To do: Write out all of the data without omission, exactly as shown.

————

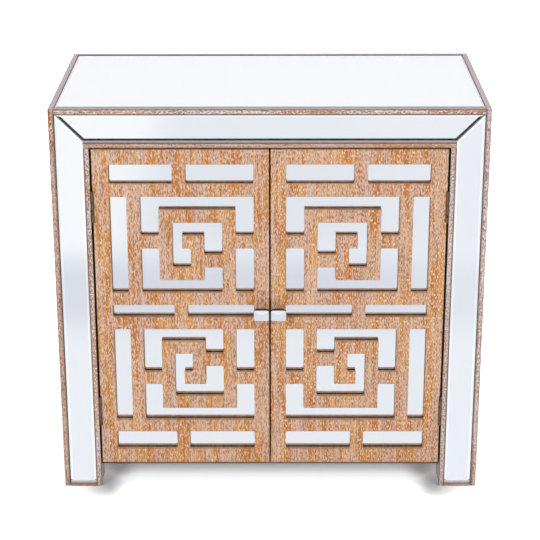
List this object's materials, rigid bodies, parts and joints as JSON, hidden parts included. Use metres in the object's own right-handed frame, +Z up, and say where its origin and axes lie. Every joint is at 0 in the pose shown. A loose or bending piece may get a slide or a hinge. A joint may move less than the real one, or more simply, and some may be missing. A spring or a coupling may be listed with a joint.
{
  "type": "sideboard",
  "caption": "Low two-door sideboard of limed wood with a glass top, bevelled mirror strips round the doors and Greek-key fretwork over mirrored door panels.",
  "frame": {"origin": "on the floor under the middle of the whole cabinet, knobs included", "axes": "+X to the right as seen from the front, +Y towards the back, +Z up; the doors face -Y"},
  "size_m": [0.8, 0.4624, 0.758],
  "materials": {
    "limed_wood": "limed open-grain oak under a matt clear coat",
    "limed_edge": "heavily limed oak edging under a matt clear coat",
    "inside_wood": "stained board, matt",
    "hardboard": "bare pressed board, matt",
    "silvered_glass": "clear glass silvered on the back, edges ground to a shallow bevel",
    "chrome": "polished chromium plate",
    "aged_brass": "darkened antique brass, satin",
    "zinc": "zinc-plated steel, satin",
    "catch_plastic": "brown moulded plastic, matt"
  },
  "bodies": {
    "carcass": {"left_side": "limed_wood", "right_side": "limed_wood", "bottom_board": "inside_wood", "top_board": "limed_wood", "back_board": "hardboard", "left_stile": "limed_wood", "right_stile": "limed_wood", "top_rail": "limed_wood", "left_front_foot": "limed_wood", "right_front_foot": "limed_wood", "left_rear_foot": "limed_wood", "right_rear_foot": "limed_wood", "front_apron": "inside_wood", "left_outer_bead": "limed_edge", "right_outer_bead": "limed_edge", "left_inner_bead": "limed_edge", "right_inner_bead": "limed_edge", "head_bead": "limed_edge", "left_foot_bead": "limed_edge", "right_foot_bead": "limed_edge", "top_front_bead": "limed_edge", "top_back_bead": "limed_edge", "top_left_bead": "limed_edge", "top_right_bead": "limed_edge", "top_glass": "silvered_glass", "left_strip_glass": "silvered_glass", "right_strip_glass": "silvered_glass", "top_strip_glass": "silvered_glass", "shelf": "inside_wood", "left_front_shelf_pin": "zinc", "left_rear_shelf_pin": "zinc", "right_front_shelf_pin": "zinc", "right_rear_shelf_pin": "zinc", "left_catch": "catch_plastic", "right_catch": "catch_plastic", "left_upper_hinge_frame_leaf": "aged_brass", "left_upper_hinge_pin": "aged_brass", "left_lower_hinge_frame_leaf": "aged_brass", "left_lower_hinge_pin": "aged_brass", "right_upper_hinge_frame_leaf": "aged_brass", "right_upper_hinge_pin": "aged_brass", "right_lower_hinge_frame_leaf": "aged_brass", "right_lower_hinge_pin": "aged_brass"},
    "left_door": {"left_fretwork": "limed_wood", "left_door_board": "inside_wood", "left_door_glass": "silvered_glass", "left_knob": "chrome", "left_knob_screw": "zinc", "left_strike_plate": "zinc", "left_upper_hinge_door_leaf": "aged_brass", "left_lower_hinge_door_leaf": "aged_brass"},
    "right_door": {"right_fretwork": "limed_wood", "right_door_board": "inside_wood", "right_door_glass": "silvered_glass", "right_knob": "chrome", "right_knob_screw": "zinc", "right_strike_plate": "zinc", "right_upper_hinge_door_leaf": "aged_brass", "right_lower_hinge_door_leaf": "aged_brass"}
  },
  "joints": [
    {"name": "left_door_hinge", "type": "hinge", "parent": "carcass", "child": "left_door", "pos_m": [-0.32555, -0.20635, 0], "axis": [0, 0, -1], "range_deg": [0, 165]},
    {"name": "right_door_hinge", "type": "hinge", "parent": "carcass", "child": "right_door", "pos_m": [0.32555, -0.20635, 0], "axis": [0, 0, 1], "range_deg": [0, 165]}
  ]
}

————

Worked answer:
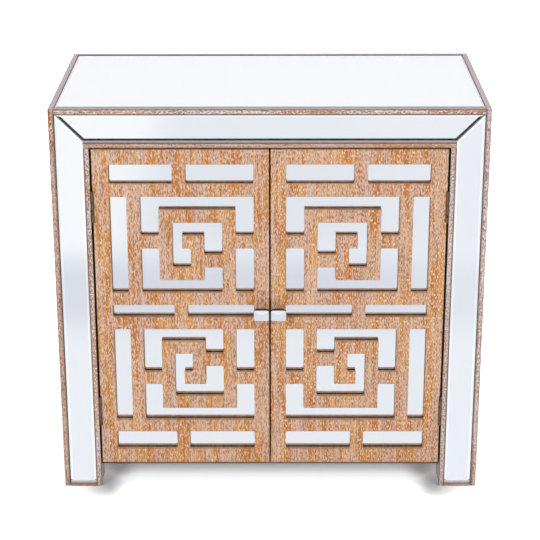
List this object's materials, rigid bodies, parts and joints as JSON, hidden parts included. Use metres in the object's own right-handed frame, +Z up, and say where its origin and axes lie. Every joint is at 0 in the pose shown. A loose or bending piece may get a slide or a hinge. A joint may move less than the real one, or more simply, and some may be missing. A spring or a coupling may be listed with a joint.
{
  "type": "sideboard",
  "caption": "Low two-door sideboard of limed wood with a glass top, bevelled mirror strips round the doors and Greek-key fretwork over mirrored door panels.",
  "frame": {"origin": "on the floor under the middle of the whole cabinet, knobs included", "axes": "+X to the right as seen from the front, +Y towards the back, +Z up; the doors face -Y"},
  "size_m": [0.8, 0.4624, 0.758],
  "materials": {
    "limed_wood": "limed open-grain oak under a matt clear coat",
    "limed_edge": "heavily limed oak edging under a matt clear coat",
    "inside_wood": "stained board, matt",
    "hardboard": "bare pressed board, matt",
    "silvered_glass": "clear glass silvered on the back, edges ground to a shallow bevel",
    "chrome": "polished chromium plate",
    "aged_brass": "darkened antique brass, satin",
    "zinc": "zinc-plated steel, satin",
    "catch_plastic": "brown moulded plastic, matt"
  },
  "bodies": {
    "carcass": {"left_side": "limed_wood", "right_side": "limed_wood", "bottom_board": "inside_wood", "top_board": "limed_wood", "back_board": "hardboard", "left_stile": "limed_wood", "right_stile": "limed_wood", "top_rail": "limed_wood", "left_front_foot": "limed_wood", "right_front_foot": "limed_wood", "left_rear_foot": "limed_wood", "right_rear_foot": "limed_wood", "front_apron": "inside_wood", "left_outer_bead": "limed_edge", "right_outer_bead": "limed_edge", "left_inner_bead": "limed_edge", "right_inner_bead": "limed_edge", "head_bead": "limed_edge", "left_foot_bead": "limed_edge", "right_foot_bead": "limed_edge", "top_front_bead": "limed_edge", "top_back_bead": "limed_edge", "top_left_bead": "limed_edge", "top_right_bead": "limed_edge", "top_glass": "silvered_glass", "left_strip_glass": "silvered_glass", "right_strip_glass": "silvered_glass", "top_strip_glass": "silvered_glass", "shelf": "inside_wood", "left_front_shelf_pin": "zinc", "left_rear_shelf_pin": "zinc", "right_front_shelf_pin": "zinc", "right_rear_shelf_pin": "zinc", "left_catch": "catch_plastic", "right_catch": "catch_plastic", "left_upper_hinge_frame_leaf": "aged_brass", "left_upper_hinge_pin": "aged_brass", "left_lower_hinge_frame_leaf": "aged_brass", "left_lower_hinge_pin": "aged_brass", "right_upper_hinge_frame_leaf": "aged_brass", "right_upper_hinge_pin": "aged_brass", "right_lower_hinge_frame_leaf": "aged_brass", "right_lower_hinge_pin": "aged_brass"},
    "left_door": {"left_fretwork": "limed_wood", "left_door_board": "inside_wood", "left_door_glass": "silvered_glass", "left_knob": "chrome", "left_knob_screw": "zinc", "left_strike_plate": "zinc", "left_upper_hinge_door_leaf": "aged_brass", "left_lower_hinge_door_leaf": "aged_brass"},
    "right_door": {"right_fretwork": "limed_wood", "right_door_board": "inside_wood", "right_door_glass": "silvered_glass", "right_knob": "chrome", "right_knob_screw": "zinc", "right_strike_plate": "zinc", "right_upper_hinge_door_leaf": "aged_brass", "right_lower_hinge_door_leaf": "aged_brass"}
  },
  "joints": [
    {"name": "left_door_hinge", "type": "hinge", "parent": "carcass", "child": "left_door", "pos_m": [-0.32555, -0.20635, 0], "axis": [0, 0, -1], "range_deg": [0, 165]},
    {"name": "right_door_hinge", "type": "hinge", "parent": "carcass", "child": "right_door", "pos_m": [0.32555, -0.20635, 0], "axis": [0, 0, 1], "range_deg": [0, 165]}
  ]
}